I have gouged the GRP external locker lid on my Mercedes Surrey and repaired it finishing off with a top coat spray of Mercedes Arctic White. However, the colour match is very poor resulting in an obvious stripe across the locker lid and I need to overspray with a different white.

Surprisingly, A/S Service Centre advise there is no paint code for the locker hatch lid and I need to find someone to mix a matching paint, or call in to the Service Centre for a jar (of paint).

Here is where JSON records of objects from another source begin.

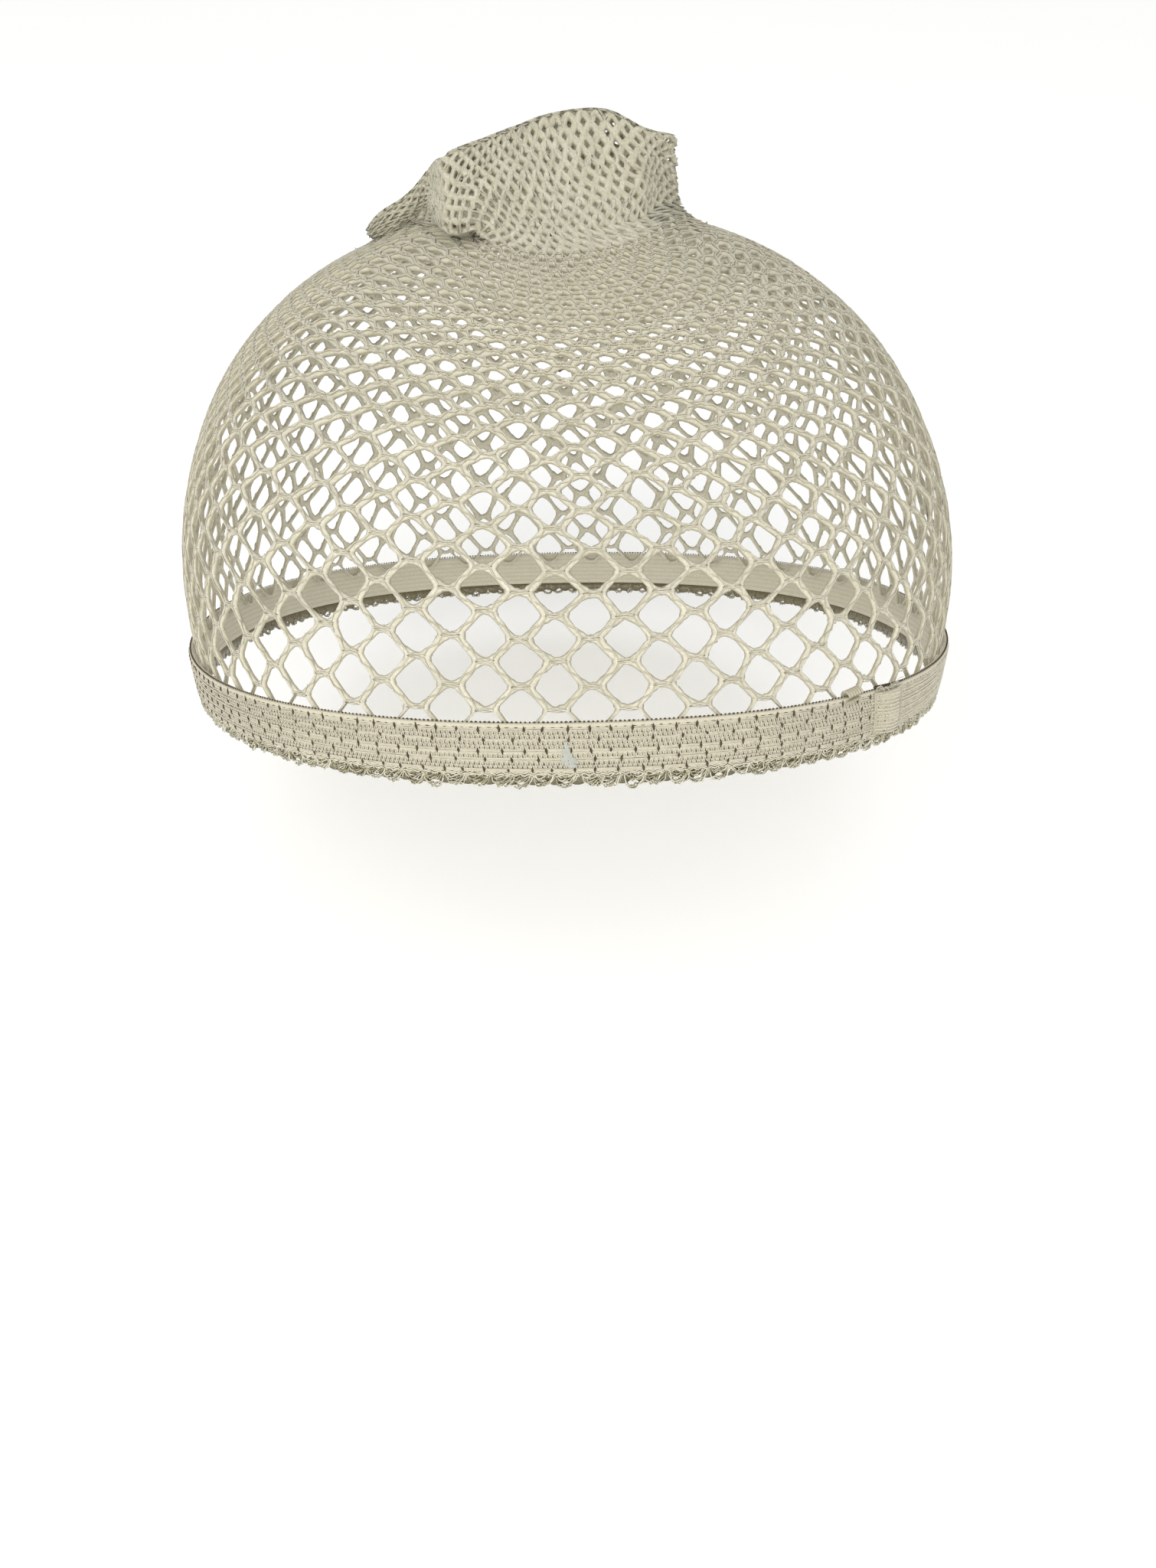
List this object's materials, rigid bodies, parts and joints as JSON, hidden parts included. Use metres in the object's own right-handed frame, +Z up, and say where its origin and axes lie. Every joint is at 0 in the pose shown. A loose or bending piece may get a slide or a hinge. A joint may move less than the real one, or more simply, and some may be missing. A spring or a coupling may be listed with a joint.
{
  "type": "knitted wig cap",
  "caption": "Stretch net cap worn under a wig: open-cell net dome with a closed crumpled crest, on a lapped elastic band with a looped edge.",
  "frame": {"origin": "the middle of the head opening, on the head's upright axis, level with the middle of the tilted rim", "axes": "+Z up as worn, the front (the hairline side) faces -Y, +X is to the right as seen from the front"},
  "size_m": [0.1576, 0.1859, 0.1438],
  "materials": {
    "net_yarn": "matt spun yarn, light beige",
    "elastic": "knitted elastic tape, greyish beige",
    "loop_thread": "lustrous twisted thread"
  },
  "bodies": {
    "root": {"net": "net_yarn", "elastic_band": "elastic", "band_join": "elastic", "band_tail": "elastic", "picot_edge": "loop_thread"}
  },
  "joints": []
}
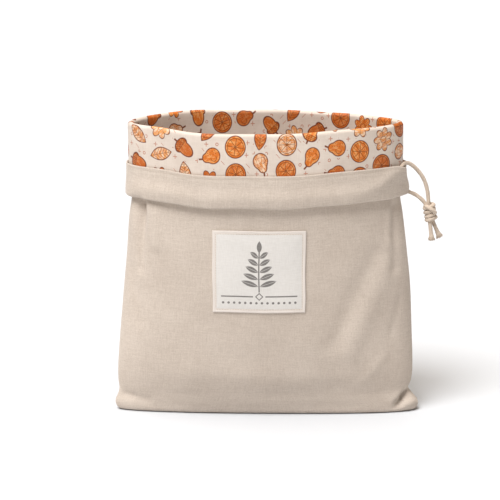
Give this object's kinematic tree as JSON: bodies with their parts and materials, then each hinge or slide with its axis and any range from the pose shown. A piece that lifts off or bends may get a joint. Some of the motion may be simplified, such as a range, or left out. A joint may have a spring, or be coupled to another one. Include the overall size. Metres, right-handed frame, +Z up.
{
  "type": "waxed-cloth lined bread bag",
  "caption": "Upright canvas bread bag with a printed waxed lining, its mouth folded outward into a deep cuff with a knotted drawstring at one side.",
  "frame": {"origin": "under the middle of the bag, on the surface that it stands on", "axes": "+Z up, +X to the side where the drawstring comes out, -Y towards the front with the label"},
  "size_m": [0.3285, 0.1397, 0.2977],
  "materials": {
    "canvas": "plain-woven natural cotton and linen canvas, undyed beige, matt",
    "waxed_lining": "cotton coated with beeswax, pale cream with an orange and rust print, slight sheen",
    "woven_label": "fine woven label, warm white, matt",
    "cotton_cord": "braided natural cotton cord, matt"
  },
  "bodies": {
    "root": {"outer_front": "canvas", "outer_back": "canvas", "lining_front": "waxed_lining", "lining_back": "waxed_lining", "label": "woven_label", "drawstring_in_casing": "cotton_cord", "strand_upper": "cotton_cord", "strand_lower": "cotton_cord", "knot": "cotton_cord", "tail_left": "cotton_cord", "tail_right": "cotton_cord"}
  },
  "joints": []
}
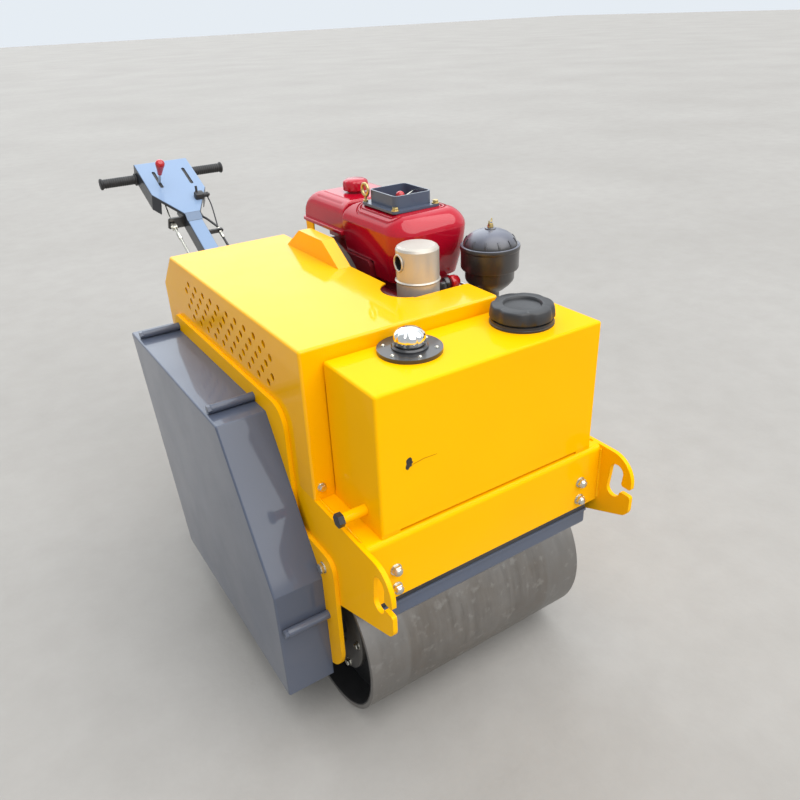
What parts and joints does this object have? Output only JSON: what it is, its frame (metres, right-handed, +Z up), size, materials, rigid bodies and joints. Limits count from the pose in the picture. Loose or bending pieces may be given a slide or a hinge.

I prefer an aerosol spray if at all possible and am wondering if anyone has been down this path recently and can offer guidance on a suitable product, from autoshop, Halfords etc.?
Regards, Brian


----------



## poleman (Aug 31, 2008)

A couple of years ago my Father had an aerosol made up to match at a local vehicle refinishing factors. Call your local bodyshop and ask where you can get an aerosol mixed in your area. 
Take the van around and they will match the colour and mix it for you.


----------



## gnscloz (Oct 4, 2008)

Ourduckpond said:


> I have gouged the GRP external locker lid on my Mercedes Surrey and repaired it finishing off with a top coat spray of Mercedes Arctic White. However, the colour match is very poor resulting in an obvious stripe across the locker lid and I need to overspray with a different white.
> 
> Surprisingly, A/S Service Centre advise there is no paint code for the locker hatch lid and I need to find someone to mix a matching paint, or call in to the Service Centre for a jar (of paint).
> 
> ...


hi there the odds of getting a aerosol to match the colour is almost impossible as whites are predominently 99% white with only drips of the other tinters so when you brake the quantity down the match decreases. even then you will need to prep the locker using the correct primers to ensure adhesion, my advice would be to pop to local bodyshop and get a quote £80 - £100 at a small bodyshop would be fair price.. 
sorry this info is not what you probably want to hear 
mark


----------